Exercise details: Scan the data below for the string "inner". Show every line where it turns up.
>> begin Items
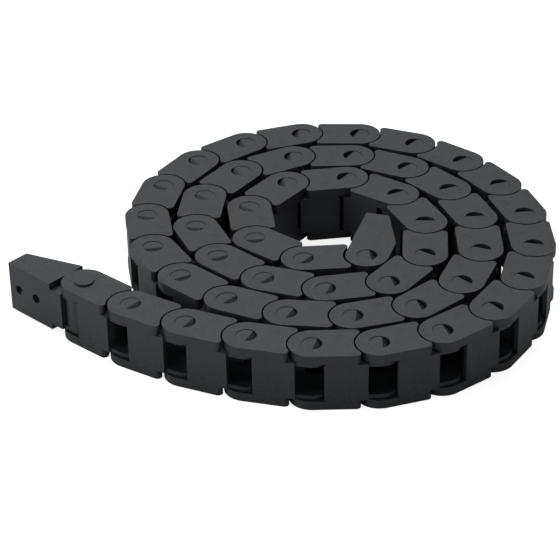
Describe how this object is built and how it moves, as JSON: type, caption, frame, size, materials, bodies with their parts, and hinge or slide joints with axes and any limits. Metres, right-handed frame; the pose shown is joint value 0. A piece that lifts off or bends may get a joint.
>> end Items
>> begin Items
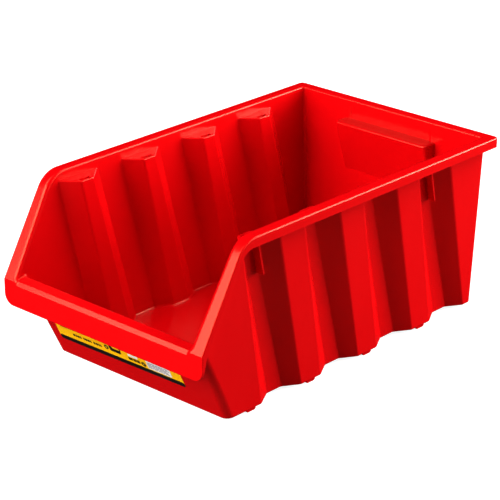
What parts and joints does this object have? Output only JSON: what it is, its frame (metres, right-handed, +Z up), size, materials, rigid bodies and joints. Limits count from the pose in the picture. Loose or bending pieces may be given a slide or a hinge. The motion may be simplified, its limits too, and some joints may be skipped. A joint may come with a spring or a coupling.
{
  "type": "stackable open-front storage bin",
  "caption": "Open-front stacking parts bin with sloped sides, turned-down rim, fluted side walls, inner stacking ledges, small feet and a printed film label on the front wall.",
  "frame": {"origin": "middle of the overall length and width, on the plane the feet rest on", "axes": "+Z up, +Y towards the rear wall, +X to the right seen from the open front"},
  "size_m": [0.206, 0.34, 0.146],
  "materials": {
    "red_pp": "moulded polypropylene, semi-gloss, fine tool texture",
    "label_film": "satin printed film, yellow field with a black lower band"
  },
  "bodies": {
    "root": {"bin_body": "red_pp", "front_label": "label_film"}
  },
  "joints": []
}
>> end Items
>> begin Items
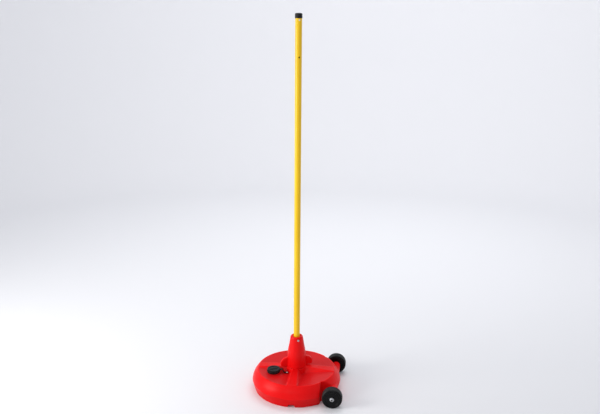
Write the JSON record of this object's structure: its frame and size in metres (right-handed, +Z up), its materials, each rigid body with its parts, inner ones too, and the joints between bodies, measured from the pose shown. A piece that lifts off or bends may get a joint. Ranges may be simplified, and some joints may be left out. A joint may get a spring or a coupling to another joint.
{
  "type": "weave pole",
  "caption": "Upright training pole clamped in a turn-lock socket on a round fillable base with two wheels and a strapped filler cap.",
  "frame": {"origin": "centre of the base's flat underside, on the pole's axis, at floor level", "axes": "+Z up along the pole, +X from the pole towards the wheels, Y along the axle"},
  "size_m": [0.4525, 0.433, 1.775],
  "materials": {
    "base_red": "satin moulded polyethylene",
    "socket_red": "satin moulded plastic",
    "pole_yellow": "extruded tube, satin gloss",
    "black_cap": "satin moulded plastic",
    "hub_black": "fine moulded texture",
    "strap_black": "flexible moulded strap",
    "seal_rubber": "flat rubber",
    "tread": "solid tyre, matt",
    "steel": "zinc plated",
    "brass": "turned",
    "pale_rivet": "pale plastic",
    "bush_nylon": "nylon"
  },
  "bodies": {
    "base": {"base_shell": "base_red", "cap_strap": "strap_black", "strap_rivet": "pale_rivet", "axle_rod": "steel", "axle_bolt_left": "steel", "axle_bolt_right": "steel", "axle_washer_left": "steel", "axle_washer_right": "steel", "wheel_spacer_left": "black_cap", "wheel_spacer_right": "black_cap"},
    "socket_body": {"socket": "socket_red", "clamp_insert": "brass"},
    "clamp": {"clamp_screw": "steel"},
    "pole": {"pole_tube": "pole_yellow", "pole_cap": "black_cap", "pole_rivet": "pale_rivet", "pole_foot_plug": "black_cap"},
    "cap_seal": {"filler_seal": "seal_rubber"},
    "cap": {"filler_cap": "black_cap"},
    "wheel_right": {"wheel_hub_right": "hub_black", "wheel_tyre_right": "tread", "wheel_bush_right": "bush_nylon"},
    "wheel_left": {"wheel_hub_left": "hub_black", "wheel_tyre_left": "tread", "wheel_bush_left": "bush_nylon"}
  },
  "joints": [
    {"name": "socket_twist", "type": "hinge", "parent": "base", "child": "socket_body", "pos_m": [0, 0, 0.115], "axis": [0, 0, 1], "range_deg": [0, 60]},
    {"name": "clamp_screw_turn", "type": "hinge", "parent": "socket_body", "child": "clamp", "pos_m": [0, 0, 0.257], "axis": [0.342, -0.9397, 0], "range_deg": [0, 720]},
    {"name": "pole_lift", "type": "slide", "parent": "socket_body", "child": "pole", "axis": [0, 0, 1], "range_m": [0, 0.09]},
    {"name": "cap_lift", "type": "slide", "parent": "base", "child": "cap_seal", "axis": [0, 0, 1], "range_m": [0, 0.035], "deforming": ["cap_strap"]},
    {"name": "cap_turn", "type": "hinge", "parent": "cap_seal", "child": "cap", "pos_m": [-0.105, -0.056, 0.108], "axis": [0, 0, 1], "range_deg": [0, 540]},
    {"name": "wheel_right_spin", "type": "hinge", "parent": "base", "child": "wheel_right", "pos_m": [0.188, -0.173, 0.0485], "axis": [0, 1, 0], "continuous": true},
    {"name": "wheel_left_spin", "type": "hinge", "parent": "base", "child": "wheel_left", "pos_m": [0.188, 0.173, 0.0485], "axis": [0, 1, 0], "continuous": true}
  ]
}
>> end Items
Exercise response:
  "caption": "Open-front stacking parts bin with sloped sides, turned-down rim, fluted side walls, inner stacking ledges, small feet and a printed film label on the front wall.",
Write the JSON record of this object's structure: its frame and size in metres (right-handed, +Z up), its materials, each rigid body with its parts, inner ones too, and the joints between bodies, measured from the pose shown. A piece that lifts off or bends may get a joint. Ranges may be simplified, and some joints may be left out. A joint may get a spring or a coupling to another joint.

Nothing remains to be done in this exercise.